Aus dem Rückblick von 50 Jahren entschloss sich Paul Steinberg, seine Erinnerungen an das KZ Buna/Monowitz aufzuschreiben, in das er im Oktober 1943 von Drancy deportiert worden war. Allerdings folgt sein Bericht nur grob der chronologischen Ordnung der Ereignisse. Er beginnt zwar mit der Verhaftung im September 1943 in Paris aufgrund einer Denunziation und endet mit der Befreiung und Rückkehr nach Paris 1945, doch werden immer wieder Verbindungen in die Nachkriegszeit gezogen, zwischen den Zeitebenen wird gewechselt, wie es der innere assoziative, oft an Personen gebundene Zusammenhang der Erinnerungen fordert. So gilt ein Kapitel zu Anfang des Buches, „Der letzte Kampf“, der Geschichte des Boxers Victor „Young“ Perez, mit dem zusammen Steinberg nach Monowitz kam.
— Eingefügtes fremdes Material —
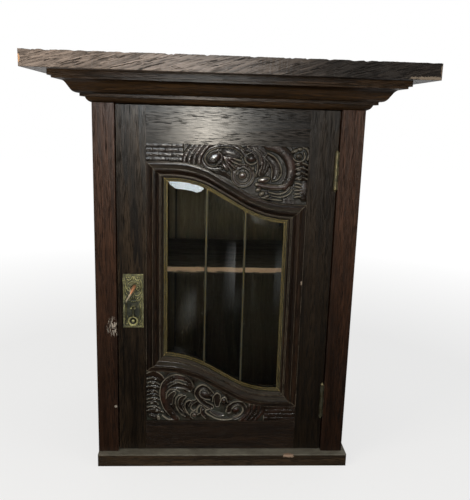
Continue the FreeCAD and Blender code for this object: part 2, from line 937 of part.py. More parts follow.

Der 70-jährige Paul Steinberg versucht, sich im Schreiben dem 17/18-Jährigen anzunähern, der er im Lager war, versucht, dessen, seine damaligen Handlungen zu verstehen und anhand seiner Erinnerungen darzustellen, inwiefern sich die damaligen Ereignisse und Begegnungen in sein weiteres Leben eingeschrieben, ihre Spuren hinterlassen, ihn zu demjenigen gemacht haben, der nun diesen Bericht schreibt.

 

Paul Steinbergs Anliegen, zu berichten, ist nicht so sehr, die Grausamkeiten des Lagers zu schildern, auch wenn dies eine Rolle spielt, sondern zu reflektieren, wie alltägliche Gewalt und Druck des Lagers die Menschen verformten, ihn selbst dazu brachten, sich anzupassen, um überleben zu können, und sich zugleich angesichts dieses Überlebens schuldig zu fühlen. Besonders deutlich wird diese Erschütterung über die eigene Anpassung an das System der Gewalt im Kapitel „Die Ohrfeige“, worin Steinberg davon berichtet, wie er eines morgens als Stubendienst die leeren Betten kontrollieren musste, darin aber noch einen alten polnischen Juden fand, der das Bett nicht verließ, woraufhin Steinberg schon die Hand erhoben hatte, ihn zu schlagen, bevor er innehielt.

 

„Die Geschichte bricht an dieser Stelle ab. Ich bin nicht in der Lage zu sagen, wie seine Reaktion war, ob er heruntergestiegen ist, ob er sein Bett gemacht hat, was aus ihm geworden ist.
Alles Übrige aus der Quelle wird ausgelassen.